_SHORT TASK_
Draw out every line with the word "empty" from the listing below.

_EXERCISE DATA_
Start

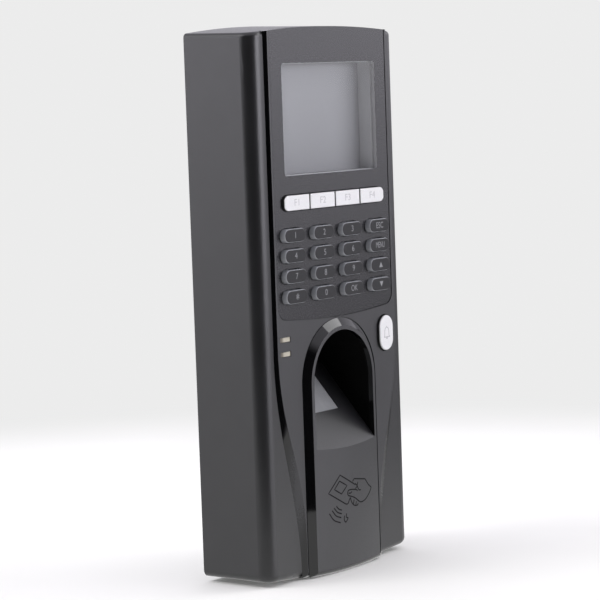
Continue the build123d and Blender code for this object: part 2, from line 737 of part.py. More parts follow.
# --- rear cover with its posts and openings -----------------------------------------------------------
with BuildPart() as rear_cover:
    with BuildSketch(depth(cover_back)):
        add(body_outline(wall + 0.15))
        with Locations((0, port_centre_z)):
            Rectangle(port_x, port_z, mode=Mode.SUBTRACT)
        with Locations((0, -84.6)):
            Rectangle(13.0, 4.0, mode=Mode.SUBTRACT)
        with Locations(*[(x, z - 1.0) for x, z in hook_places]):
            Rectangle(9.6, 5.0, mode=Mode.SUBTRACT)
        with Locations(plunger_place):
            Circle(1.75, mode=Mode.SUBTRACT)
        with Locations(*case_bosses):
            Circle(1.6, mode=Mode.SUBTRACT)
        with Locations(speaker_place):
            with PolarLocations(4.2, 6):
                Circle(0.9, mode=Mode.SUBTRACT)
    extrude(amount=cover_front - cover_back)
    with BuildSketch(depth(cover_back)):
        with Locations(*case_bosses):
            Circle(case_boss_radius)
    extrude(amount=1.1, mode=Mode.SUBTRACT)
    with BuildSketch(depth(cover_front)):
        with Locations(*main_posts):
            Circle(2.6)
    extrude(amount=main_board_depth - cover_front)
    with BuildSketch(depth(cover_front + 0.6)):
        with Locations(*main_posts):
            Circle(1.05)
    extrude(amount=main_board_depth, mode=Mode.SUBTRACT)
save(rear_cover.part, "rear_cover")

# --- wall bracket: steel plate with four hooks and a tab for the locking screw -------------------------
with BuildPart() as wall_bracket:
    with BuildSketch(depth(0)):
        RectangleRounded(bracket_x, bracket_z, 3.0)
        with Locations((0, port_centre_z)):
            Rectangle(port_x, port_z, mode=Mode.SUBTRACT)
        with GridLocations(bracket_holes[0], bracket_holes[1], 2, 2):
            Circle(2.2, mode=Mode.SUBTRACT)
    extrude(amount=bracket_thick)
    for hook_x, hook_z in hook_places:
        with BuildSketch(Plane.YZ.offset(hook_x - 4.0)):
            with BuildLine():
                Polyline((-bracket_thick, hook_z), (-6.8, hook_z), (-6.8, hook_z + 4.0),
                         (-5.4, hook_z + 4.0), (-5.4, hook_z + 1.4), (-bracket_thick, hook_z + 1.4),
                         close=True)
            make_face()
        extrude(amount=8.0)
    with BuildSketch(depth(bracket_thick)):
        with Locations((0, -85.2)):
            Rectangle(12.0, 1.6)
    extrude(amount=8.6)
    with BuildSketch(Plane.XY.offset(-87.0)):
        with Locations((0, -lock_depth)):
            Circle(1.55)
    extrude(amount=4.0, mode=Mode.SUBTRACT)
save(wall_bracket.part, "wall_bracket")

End
Start

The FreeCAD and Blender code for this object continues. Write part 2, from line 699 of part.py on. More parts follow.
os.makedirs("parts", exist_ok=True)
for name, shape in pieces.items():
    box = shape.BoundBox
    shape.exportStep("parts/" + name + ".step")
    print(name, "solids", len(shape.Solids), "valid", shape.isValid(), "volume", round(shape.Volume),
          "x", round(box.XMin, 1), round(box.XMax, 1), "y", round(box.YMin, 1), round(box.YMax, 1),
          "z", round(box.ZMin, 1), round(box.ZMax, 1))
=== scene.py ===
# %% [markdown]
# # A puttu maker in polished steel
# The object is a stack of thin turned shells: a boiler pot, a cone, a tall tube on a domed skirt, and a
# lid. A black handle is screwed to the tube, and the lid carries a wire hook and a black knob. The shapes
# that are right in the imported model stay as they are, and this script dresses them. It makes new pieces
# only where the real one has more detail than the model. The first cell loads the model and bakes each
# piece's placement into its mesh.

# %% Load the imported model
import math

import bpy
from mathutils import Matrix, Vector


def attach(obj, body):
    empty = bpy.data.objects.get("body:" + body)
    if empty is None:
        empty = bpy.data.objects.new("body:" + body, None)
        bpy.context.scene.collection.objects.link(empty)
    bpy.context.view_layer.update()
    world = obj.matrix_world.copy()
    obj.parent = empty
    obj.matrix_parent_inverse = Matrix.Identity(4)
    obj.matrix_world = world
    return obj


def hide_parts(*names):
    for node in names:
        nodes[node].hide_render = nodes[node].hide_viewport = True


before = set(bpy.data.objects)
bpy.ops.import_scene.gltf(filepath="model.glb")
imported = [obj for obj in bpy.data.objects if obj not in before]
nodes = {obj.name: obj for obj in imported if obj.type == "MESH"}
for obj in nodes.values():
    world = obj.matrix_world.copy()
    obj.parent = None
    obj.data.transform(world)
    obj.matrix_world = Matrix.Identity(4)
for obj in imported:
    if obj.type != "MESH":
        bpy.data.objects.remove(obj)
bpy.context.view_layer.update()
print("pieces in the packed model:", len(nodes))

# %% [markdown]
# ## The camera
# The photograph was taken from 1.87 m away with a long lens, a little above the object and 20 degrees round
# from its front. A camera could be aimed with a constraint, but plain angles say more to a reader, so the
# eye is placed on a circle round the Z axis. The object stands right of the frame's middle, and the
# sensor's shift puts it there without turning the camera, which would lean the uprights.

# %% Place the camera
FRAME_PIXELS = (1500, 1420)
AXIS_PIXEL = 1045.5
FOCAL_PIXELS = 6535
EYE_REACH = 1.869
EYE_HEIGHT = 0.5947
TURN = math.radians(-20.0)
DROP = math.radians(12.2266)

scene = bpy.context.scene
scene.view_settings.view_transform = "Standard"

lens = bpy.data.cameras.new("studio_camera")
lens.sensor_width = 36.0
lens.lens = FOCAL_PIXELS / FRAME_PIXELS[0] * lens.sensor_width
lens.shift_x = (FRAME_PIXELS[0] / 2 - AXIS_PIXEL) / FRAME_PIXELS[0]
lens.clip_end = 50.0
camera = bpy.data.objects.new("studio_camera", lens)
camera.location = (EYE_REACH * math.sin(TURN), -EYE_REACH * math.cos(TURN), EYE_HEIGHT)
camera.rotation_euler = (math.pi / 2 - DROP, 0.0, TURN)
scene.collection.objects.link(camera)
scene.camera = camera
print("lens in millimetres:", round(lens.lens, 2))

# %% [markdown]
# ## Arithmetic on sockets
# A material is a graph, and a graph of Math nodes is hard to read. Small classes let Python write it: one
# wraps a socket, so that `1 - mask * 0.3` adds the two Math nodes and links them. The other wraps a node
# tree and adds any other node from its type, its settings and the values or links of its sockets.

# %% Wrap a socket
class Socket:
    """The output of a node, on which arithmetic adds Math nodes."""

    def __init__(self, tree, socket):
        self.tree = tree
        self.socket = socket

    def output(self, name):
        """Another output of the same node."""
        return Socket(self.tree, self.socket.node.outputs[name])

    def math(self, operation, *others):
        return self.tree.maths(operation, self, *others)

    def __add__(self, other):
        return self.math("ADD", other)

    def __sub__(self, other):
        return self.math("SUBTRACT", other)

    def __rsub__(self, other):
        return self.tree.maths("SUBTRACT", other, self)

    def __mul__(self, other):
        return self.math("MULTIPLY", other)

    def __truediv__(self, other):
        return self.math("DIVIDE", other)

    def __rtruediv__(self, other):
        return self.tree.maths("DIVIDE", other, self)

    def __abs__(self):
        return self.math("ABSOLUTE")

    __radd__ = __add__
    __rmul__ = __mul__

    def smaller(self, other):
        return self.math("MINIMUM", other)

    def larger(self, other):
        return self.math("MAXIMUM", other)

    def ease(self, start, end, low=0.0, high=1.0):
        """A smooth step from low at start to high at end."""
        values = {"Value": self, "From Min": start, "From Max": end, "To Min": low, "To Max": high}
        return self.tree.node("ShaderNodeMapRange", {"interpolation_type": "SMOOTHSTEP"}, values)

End
Start

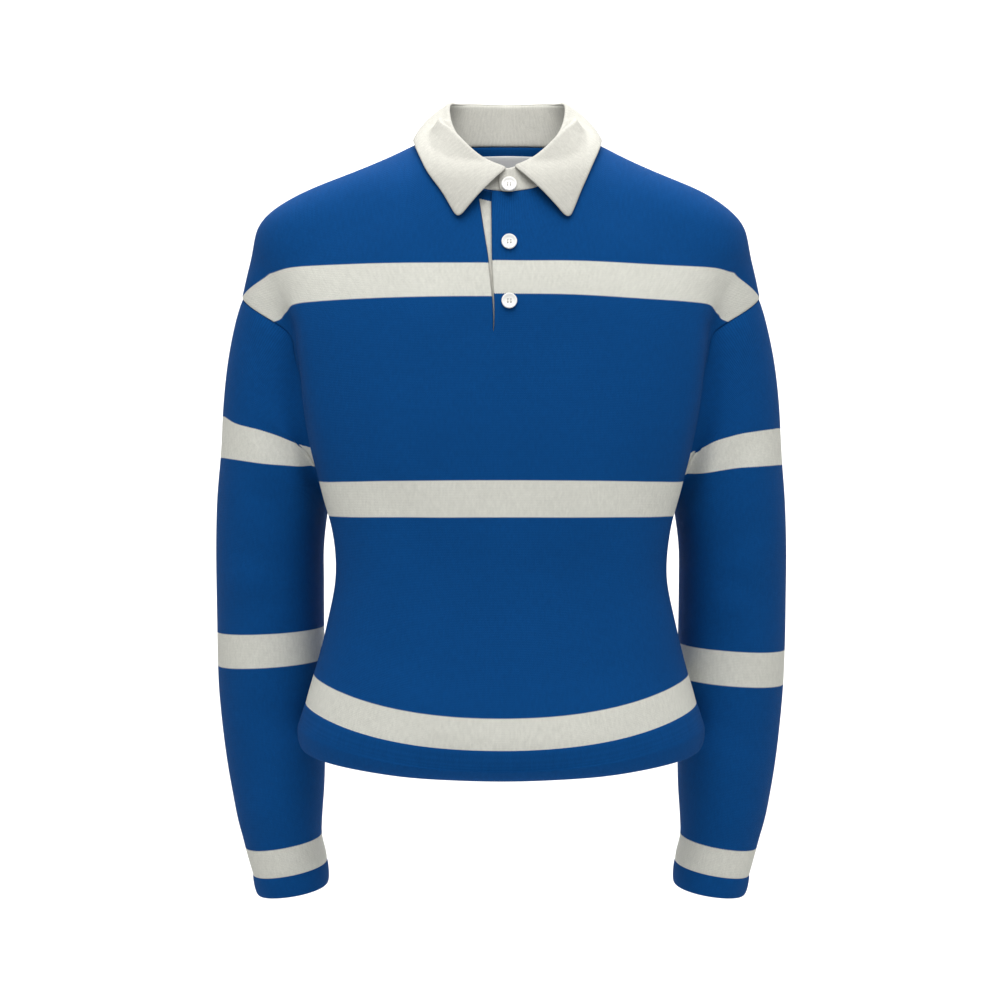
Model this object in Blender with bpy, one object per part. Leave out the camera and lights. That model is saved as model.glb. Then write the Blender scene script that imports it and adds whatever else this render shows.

End

_COMPLETE OUTPUT_
    empty = bpy.data.objects.get("body:" + body)
    if empty is None:
        empty = bpy.data.objects.new("body:" + body, None)
        bpy.context.scene.collection.objects.link(empty)
    obj.parent = empty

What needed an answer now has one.